Refrigerator Repair & Icemaker Repair
In thinking about the way your refrigerator keeps things cool, there are a few seat-of-the-pants thermodynamic laws that you need to consider:
1) Don't think of your refrigerator as MAKING THINGS COLD.
Think of it as REMOVING HEAT from whatever you put in it.
2) Remember that heat always flows FROM something of a HIGHER temperature
TO something of a LOWER temperature.
The greater the temperature difference, the faster the heat flow.
3) Heat will continue to flow from the warmer object to the colder object
until their temperatures are equal.
Thus, when you put warm food into a cold refrigerator, heat starts flowing from the warm food into the cold air around it. The food starts to get cooler. (The temperature goes down.)
Since the air inside the fridge has now absorbed some heat and is warmer than it should be, we need to carry it away from the food, replace it with new cold air and remove the excess heat from it. This is why airflow is so important inside the fridge.
A fan is provided inside the fridge to continually circulate internal air. It draws in warm air from all sections of your refrigerator and blows it across the EVAPORATOR, or "COOLING COILS". This fan is called the EVAPORATOR FAN.
As the air flows across the outside of the evaporator, it gives up its excess heat to Freon circulating inside the evaporator. The Freon in the evaporator runs at a very cold temperature, somewhere between about 9 and 40 degrees below zero, so that the heat will flow out of the air and into the Freon very quickly.
However, when you opened that door to put the food into the fridge, you also let in a big charge of warm, relatively moist (humid) air. The evaporator is SO cold that the humidity from the air will freeze directly onto it, creating FROST. If enough frost builds up on the evaporator, air will not be able to flow across it.
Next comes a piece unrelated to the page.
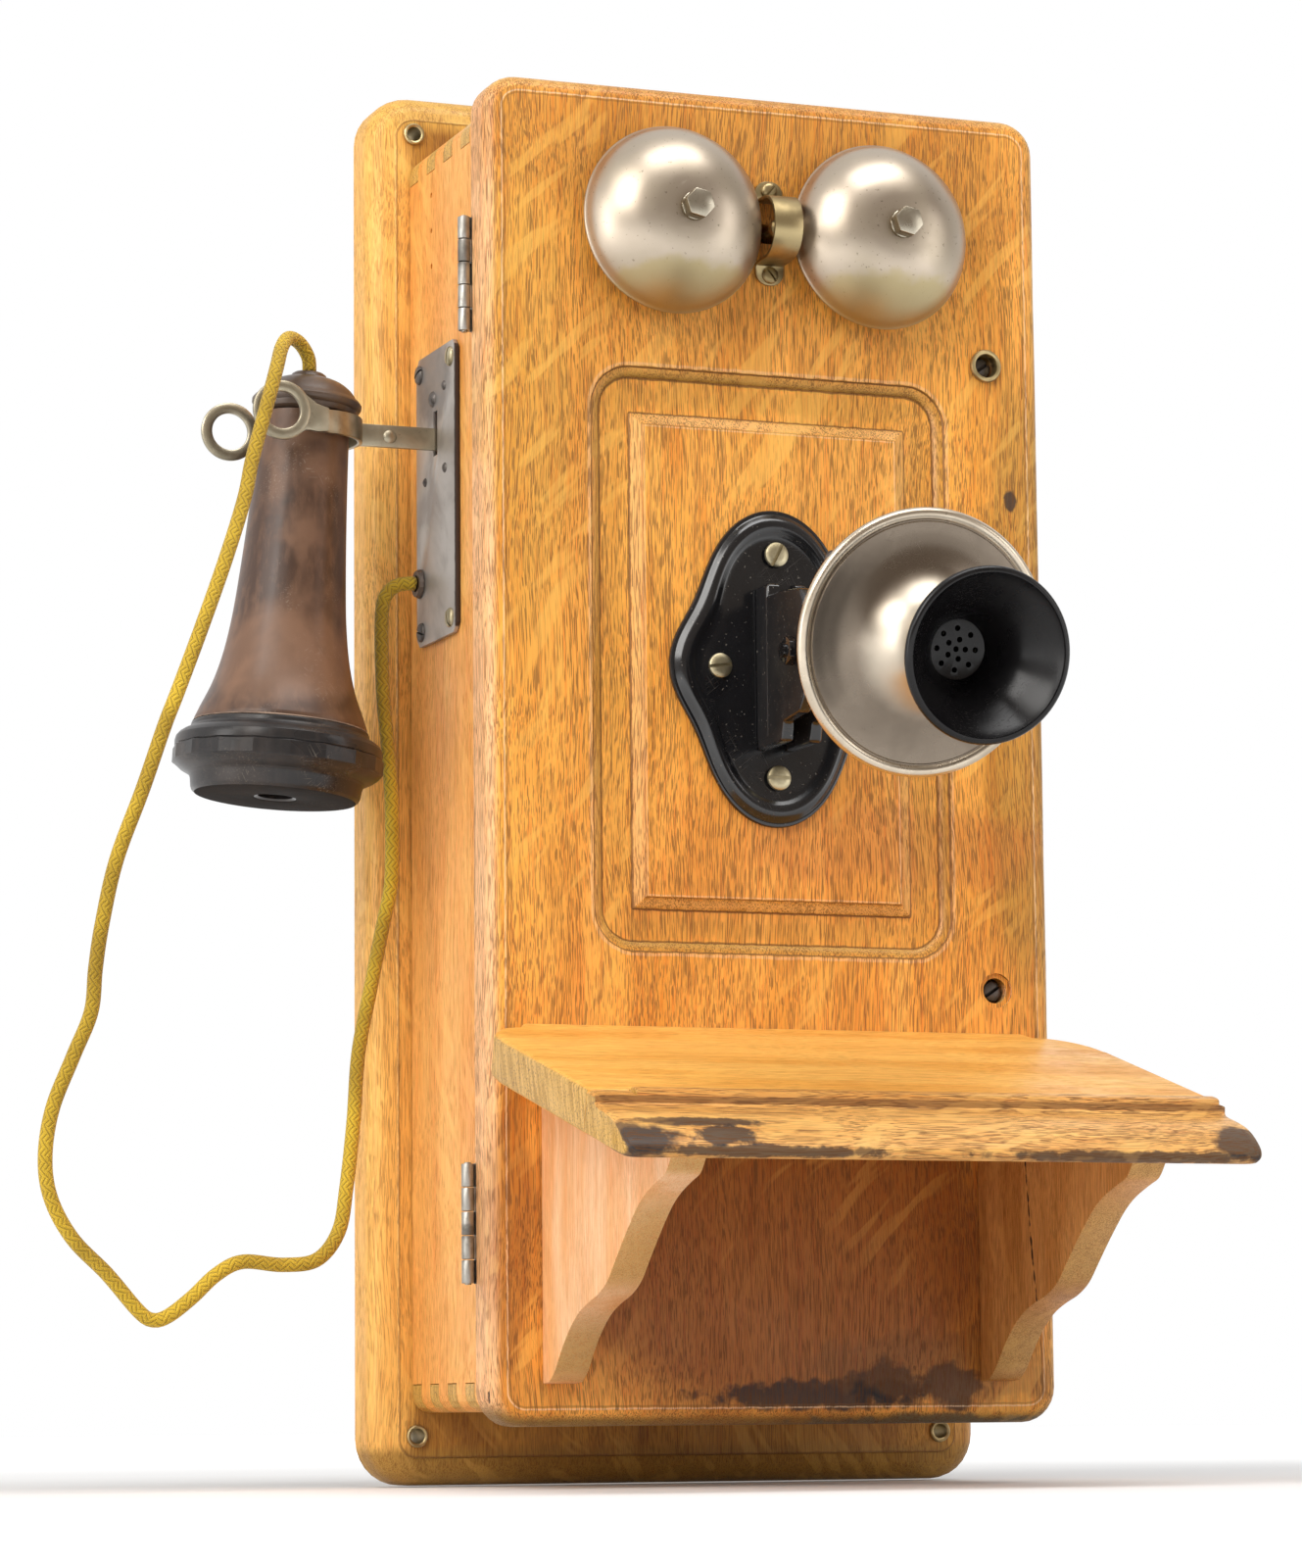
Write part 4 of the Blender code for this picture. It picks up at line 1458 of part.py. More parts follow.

To prevent too much frost from collecting on the evaporator coils, a self-defrosting refrigerator will actually stop itself for a few minutes every six to twelve hours or so, and melt its own frost. How often this "defrost cycle" occurs, and how long it lasts, is controlled by a motor-driven mechanical DEFROST TIMER, or by an electronic "computer board" called an ADC (Adaptive Defrost Control). The timer or ADC stops the compressor (cooling system) and starts an electric DEFROST HEATER located directly beneath the evaporator coils. The heat rises and melts the frost.
The frost water is drained away, usually to the little pan that you see beneath your refrigerator in most models. Eventually it will evaporate away. If all the frost melts before the defrost timer finishes the defrost cycle, a TERMINATING THERMOSTAT will keep the defrost heater from overheating the evaporator compartment. It is wired in series with the heater. When the compartment reaches a certain temperature, the terminating thermostat will open and shut off the defrost heater.
As the food in the fridge gets colder, it gives off less heat, and the air inside the fridge will remain colder. A thermostat called a COLD CONTROL will cycle the cooling system on and off to keep the temperature inside your fridge within a certain range. You can adjust that range using one of the dials within your fridge.
On most fridges, all the cold air for both the food compartment and the freezer compartment is produced in one evaporator. Since the freezer is so much colder than the food compartment, most of the cold air that is produced circulates to the freezer compartment. Only a small amount is needed in the food compartment to keep it down to the proper temperature. This amount is adjusted by a small AIR DOOR in the duct between the evaporator and the food compartment. The control for this air door is the other of the two dials within your fridge.
In order to re-use the Freon for cooling more air, the heat that WAS in your food and is NOW in your Freon must somehow be gotten rid of. The Freon gas goes to the COMPRESSOR where it is compressed into a hot gas (remember, when you compress a gas, it gets warmer.) The Freon then flows through the CONDENSER, which is the warm grille you'll find either behind or underneath your refrigerator. It resembles the radiator in your car and acts in much the same manner. The heat from your food, plus whatever heat was added during compression, will flow from the hot Freon in your condenser to the cooler air in your kitchen.
In some models a CONDENSER FAN is fitted to circulate air across the condenser. Air circulation is very important to heat flow. On some models, the warmth from the condenser is used to evaporate the defrost water. That's also the source of the warm air you might feel blowing out from beneath your fridge while it is running.
After the Freon loses the excess heat in the condenser, it is de-compressed, or expanded, by simply putting it through a constriction that lets the pressure drop. This readies the Freon to go through the evaporator again, and the cycle begins all over.